The pros of the Illinois PGA thought so highly of her, that group made her an honorary member in 1962, a first for a woman for any PGA section.
Her retirement from the CDGA in 1982 was short-lived. Joe Jemsek hired her as a vice-president of Jemsek Golf to coordinate Cog Hill’s hosting of the 1989 U.S. Public Links Championship. Soon after, Cog Hill landed the Western Open for a run of nearly two decades, and McCue was the ideal person to work with the Western Golf Association and the PGA Tour. She worked for Jemsek Golf for over 20 years.
A believer in getting youth into the game, she started the Cog Hill Sizzler in 1988, which soon took up two of Cog Hill’s four courses for a day in August, the place overflowing with young golfers. Twenty years before, she suggested the shuttered Edgewater Golf Club be reopened as a junior-only course run by a charitable foundation. People cheered the idea, but nobody made it happen.
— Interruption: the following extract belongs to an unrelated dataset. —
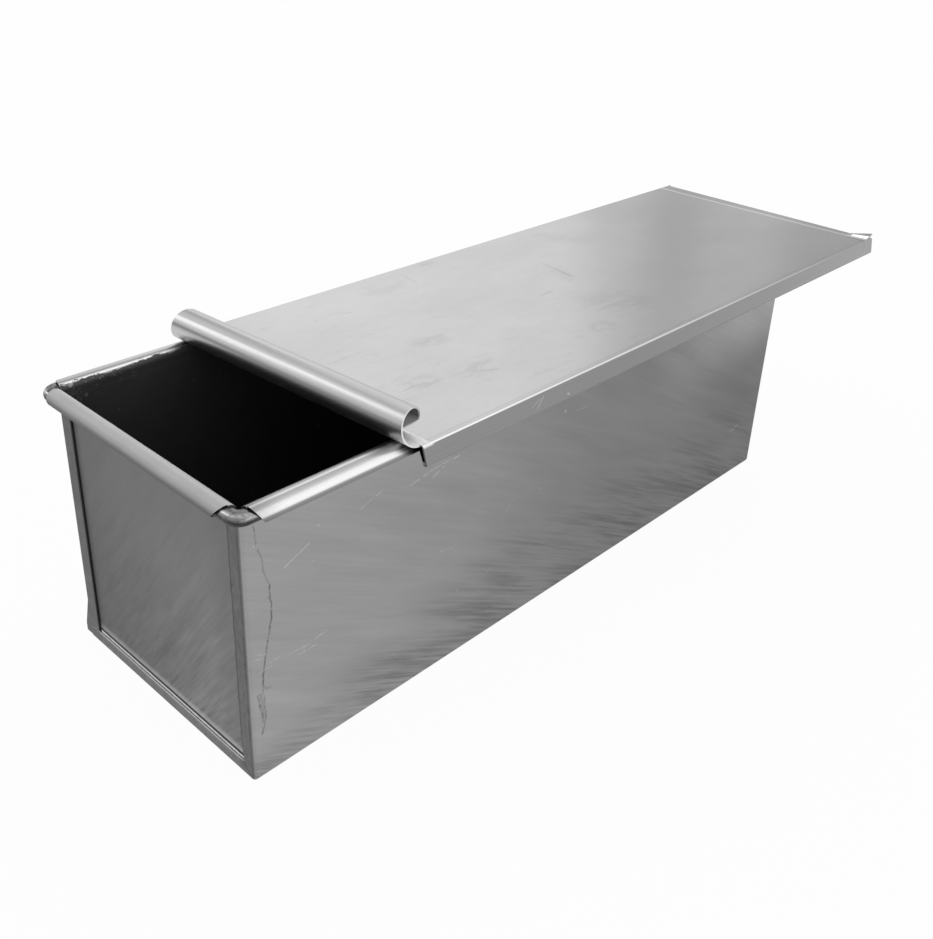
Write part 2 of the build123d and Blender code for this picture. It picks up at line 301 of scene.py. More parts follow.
UNDERSIDE_TONE = 0.26

# Lid's rolled grip with painted highlight and shade, its hollow inside with painted shade, its cut
# edges and the sheet at its foot with painted light
GRIP_PAINTED_LIGHT = [
    (-1.0, 0.55), (0.1, 0.55), (0.2, 0.40), (0.27, 0.27), (0.317, 0.24), (0.367, 0.29), (0.417, 0.37),
    (0.467, 0.44), (0.6, 0.46), (0.8, 0.45), (0.87, 0.44), (0.93, 0.43), (0.97, 0.38), (0.99, 0.345),
]
GRIP_LINES = ((0.5, 70.0, 0.5), 3.0, 0.7)
GRIP_LINE_TONE = (0.85, 1.12)
GRIP_BACKWARD_SHADE = (0.0, 0.15, 1.0, 0.86)
GRIP_FRONT_X = (-94.0, -95.0)
GRIP_LOW_Z = (LID_TOP + 0.5, LID_TOP + 1.0)
GRIP_END_X = (-80.0, -84.0)
GRIP_ROUGH = 0.31
HOLLOW_RADIUS = (5.75, 5.65)
HOLLOW_SHADE_Z = (107.0, 110.5, 0.95, 0.16)
GRIP_FOOT_FRONT = (-90.5, -91.2)
GRIP_FOOT_FACING_UP = (0.7, 0.9)
GRIP_FOOT_Z = (LID_TOP + 1.2, LID_TOP + 0.8)
GRIP_FOOT_Y = (-38.0, -46.0)
GRIP_FOOT_PAINTED_LIGHT = 0.95
CUT_SIDEWAYS = (0.8, 0.95)
CUT_X = (-85.0, -87.0)
CUT_Z = (103.0, 103.9)
CUT_TONE = 0.8

# Studio, with lamps as (name, azimuth, elevation, width, height, brightness) in degrees
LAMPS = [
    ("back_box", 47.3, 32.0, 22.2, 48.0, 0.80),
    ("back_shoulder", 34.6, 32.0, 3.2, 48.0, 0.36),
    ("back_strip", 28.2, 28.0, 4.4, 40.0, 0.28),
    ("left_box", 114.4, 34.5, 15.0, 32.0, 1.6),
    ("front_box", -52.0, 30.0, 34.0, 24.0, 0.3),
]
LAMP_DISTANCE_M = 3.0
FLOOR_HALF_M = 20.0
FLOOR_GREY = (0.9, 0.9, 0.9, 1)
FLOOR_WHITE_SHARE = 0.96
WHITE = (1, 1, 1, 1)
WHITE_STRENGTH = 1.0
SOFT_STRENGTH = 0.7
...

McCue was a tennis player when she was hired by the CDGA, but took up golf, in part to learn about the game she was working in, and became a 10 handicap at Evanston Golf Club. The par-3 seventh at Evanston was one of her favorite holes, because she scored a hole-in-one on it.
Her contacts were legendary. She became a friend of Herbert Warren Wind, America’s most erudite golf writer, and after Wind’s retirement, they would chat after each major championship. She also advised Wind and his partners on their “Classics of Golf” book reissue series.
She was also generous, especially with her time. She volunteered to help run the Southtown Challenge Junior Championship at Glenwoodie Golf Course – which she convinced this reporter to start in 1989 – until she no longer drove. One year she had to be convinced that it was better for her to be inside the air-conditioned clubhouse rather than at the unshaded scoreboard when the temperature climbed to 100 degrees.
A service will be held on Fri., Dec. 29 at 10 a.m. at Donnellan Funeral Home, 10045 Skokie Blvd., Skokie, with interment at Calvary Cemetery, Evanston.